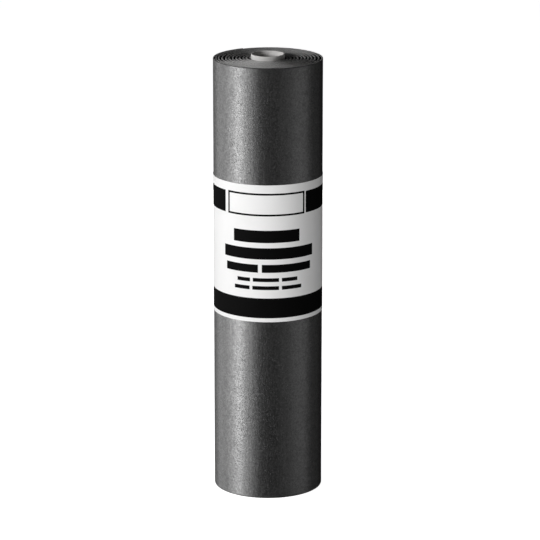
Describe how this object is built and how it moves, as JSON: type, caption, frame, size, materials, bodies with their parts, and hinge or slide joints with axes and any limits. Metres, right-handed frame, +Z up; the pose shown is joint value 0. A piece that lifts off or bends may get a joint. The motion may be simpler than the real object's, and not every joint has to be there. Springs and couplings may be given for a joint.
{
  "type": "roll of roofing felt",
  "caption": "Standing roll of mineral-surfaced roofing felt, wound on a board tube and held closed by a paper band; it is unrolled to cover a roof.",
  "frame": {"origin": "centre of the end that the roll stands on", "axes": "+Z up along the roll's axis; -Y towards the front of the paper band; the band's glued lap is at +Y"},
  "size_m": [0.2266, 0.2269, 0.922],
  "materials": {
    "felt": "bituminous felt faced with fine charcoal mineral granules",
    "core_board": "matt spiral-wound paperboard",
    "label_paper": "smooth white paper with plain black printed bars"
  },
  "bodies": {
    "root": {"felt_roll": "felt", "core_tube": "core_board", "label_band": "label_paper"}
  },
  "joints": []
}
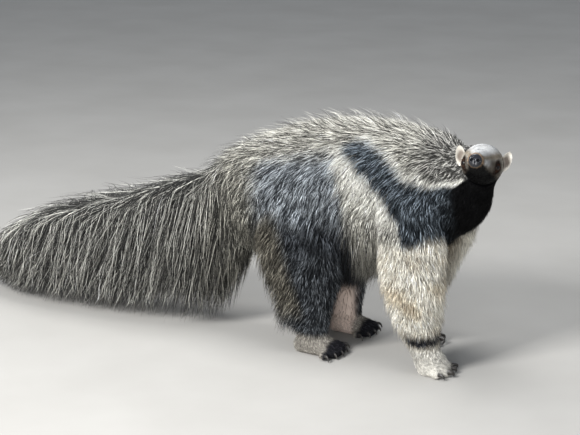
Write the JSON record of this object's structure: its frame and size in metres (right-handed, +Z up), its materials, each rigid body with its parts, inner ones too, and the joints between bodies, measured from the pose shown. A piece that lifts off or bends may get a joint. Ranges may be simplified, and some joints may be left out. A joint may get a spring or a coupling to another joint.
{
  "type": "giant anteater",
  "caption": "Still, life-size giant anteater standing on four feet, head turned to its right, with a long bushy tail whose hair hangs to the floor.",
  "frame": {"origin": "On the floor, under the middle of the object's bounding box", "axes": "+X forward, from the tail towards the chest; +Y the animal's left; +Z up"},
  "size_m": [1.6637, 0.5047, 0.6276],
  "materials": {
    "dark_coat": "long coarse dark grey to black hair with pale tips",
    "pale_coat": "short coarse cream to grey hair, ticked",
    "bare_skin": "thin matte grey-brown skin with very short hair",
    "nose_leather": "moist black nose pad, satin",
    "eye_gloss": "dark brown-black wet eye",
    "claw_horn": "dark grey worn horn, satin"
  },
  "bodies": {
    "root": {"tail_base": "dark_coat", "tail_middle": "dark_coat", "tail_end": "dark_coat", "torso": "dark_coat", "hind_leg_left": "dark_coat", "hind_leg_right": "dark_coat", "hind_paw_left": "dark_coat", "hind_paw_right": "dark_coat", "neck": "pale_coat", "head": "pale_coat", "fore_leg_left": "pale_coat", "fore_leg_right": "pale_coat", "fore_paw_left": "pale_coat", "fore_paw_right": "pale_coat", "ear_left": "bare_skin", "ear_right": "bare_skin", "nose": "nose_leather", "eye_left": "eye_gloss", "eye_right": "eye_gloss", "fore_claw_left_1": "claw_horn", "fore_claw_left_2": "claw_horn", "fore_claw_left_3": "claw_horn", "fore_claw_left_4": "claw_horn", "hind_claw_left_1": "claw_horn", "hind_claw_left_2": "claw_horn", "hind_claw_left_3": "claw_horn", "hind_claw_left_4": "claw_horn", "hind_claw_left_5": "claw_horn", "fore_claw_right_1": "claw_horn", "fore_claw_right_2": "claw_horn", "fore_claw_right_3": "claw_horn", "fore_claw_right_4": "claw_horn", "hind_claw_right_1": "claw_horn", "hind_claw_right_2": "claw_horn", "hind_claw_right_3": "claw_horn", "hind_claw_right_4": "claw_horn", "hind_claw_right_5": "claw_horn"}
  },
  "joints": []
}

════════════════════

- Task objective -
Write out the full set of records exactly as given.

- Final result -
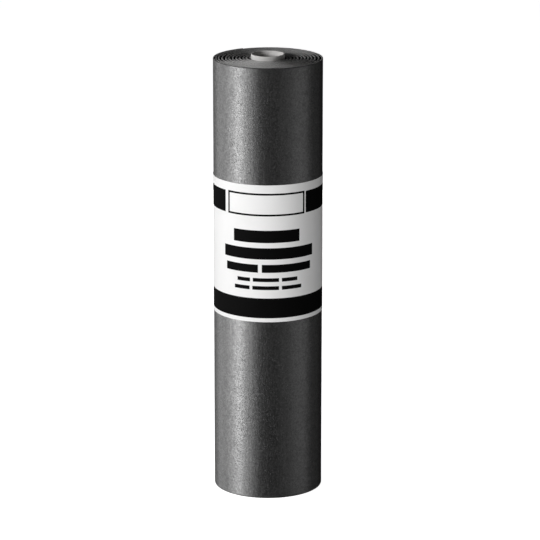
Describe how this object is built and how it moves, as JSON: type, caption, frame, size, materials, bodies with their parts, and hinge or slide joints with axes and any limits. Metres, right-handed frame, +Z up; the pose shown is joint value 0. A piece that lifts off or bends may get a joint. The motion may be simpler than the real object's, and not every joint has to be there. Springs and couplings may be given for a joint.
{
  "type": "roll of roofing felt",
  "caption": "Standing roll of mineral-surfaced roofing felt, wound on a board tube and held closed by a paper band; it is unrolled to cover a roof.",
  "frame": {"origin": "centre of the end that the roll stands on", "axes": "+Z up along the roll's axis; -Y towards the front of the paper band; the band's glued lap is at +Y"},
  "size_m": [0.2266, 0.2269, 0.922],
  "materials": {
    "felt": "bituminous felt faced with fine charcoal mineral granules",
    "core_board": "matt spiral-wound paperboard",
    "label_paper": "smooth white paper with plain black printed bars"
  },
  "bodies": {
    "root": {"felt_roll": "felt", "core_tube": "core_board", "label_band": "label_paper"}
  },
  "joints": []
}
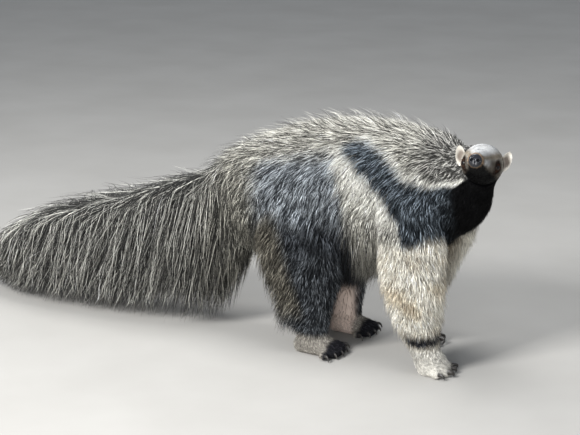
Write the JSON record of this object's structure: its frame and size in metres (right-handed, +Z up), its materials, each rigid body with its parts, inner ones too, and the joints between bodies, measured from the pose shown. A piece that lifts off or bends may get a joint. Ranges may be simplified, and some joints may be left out. A joint may get a spring or a coupling to another joint.
{
  "type": "giant anteater",
  "caption": "Still, life-size giant anteater standing on four feet, head turned to its right, with a long bushy tail whose hair hangs to the floor.",
  "frame": {"origin": "On the floor, under the middle of the object's bounding box", "axes": "+X forward, from the tail towards the chest; +Y the animal's left; +Z up"},
  "size_m": [1.6637, 0.5047, 0.6276],
  "materials": {
    "dark_coat": "long coarse dark grey to black hair with pale tips",
    "pale_coat": "short coarse cream to grey hair, ticked",
    "bare_skin": "thin matte grey-brown skin with very short hair",
    "nose_leather": "moist black nose pad, satin",
    "eye_gloss": "dark brown-black wet eye",
    "claw_horn": "dark grey worn horn, satin"
  },
  "bodies": {
    "root": {"tail_base": "dark_coat", "tail_middle": "dark_coat", "tail_end": "dark_coat", "torso": "dark_coat", "hind_leg_left": "dark_coat", "hind_leg_right": "dark_coat", "hind_paw_left": "dark_coat", "hind_paw_right": "dark_coat", "neck": "pale_coat", "head": "pale_coat", "fore_leg_left": "pale_coat", "fore_leg_right": "pale_coat", "fore_paw_left": "pale_coat", "fore_paw_right": "pale_coat", "ear_left": "bare_skin", "ear_right": "bare_skin", "nose": "nose_leather", "eye_left": "eye_gloss", "eye_right": "eye_gloss", "fore_claw_left_1": "claw_horn", "fore_claw_left_2": "claw_horn", "fore_claw_left_3": "claw_horn", "fore_claw_left_4": "claw_horn", "hind_claw_left_1": "claw_horn", "hind_claw_left_2": "claw_horn", "hind_claw_left_3": "claw_horn", "hind_claw_left_4": "claw_horn", "hind_claw_left_5": "claw_horn", "fore_claw_right_1": "claw_horn", "fore_claw_right_2": "claw_horn", "fore_claw_right_3": "claw_horn", "fore_claw_right_4": "claw_horn", "hind_claw_right_1": "claw_horn", "hind_claw_right_2": "claw_horn", "hind_claw_right_3": "claw_horn", "hind_claw_right_4": "claw_horn", "hind_claw_right_5": "claw_horn"}
  },
  "joints": []
}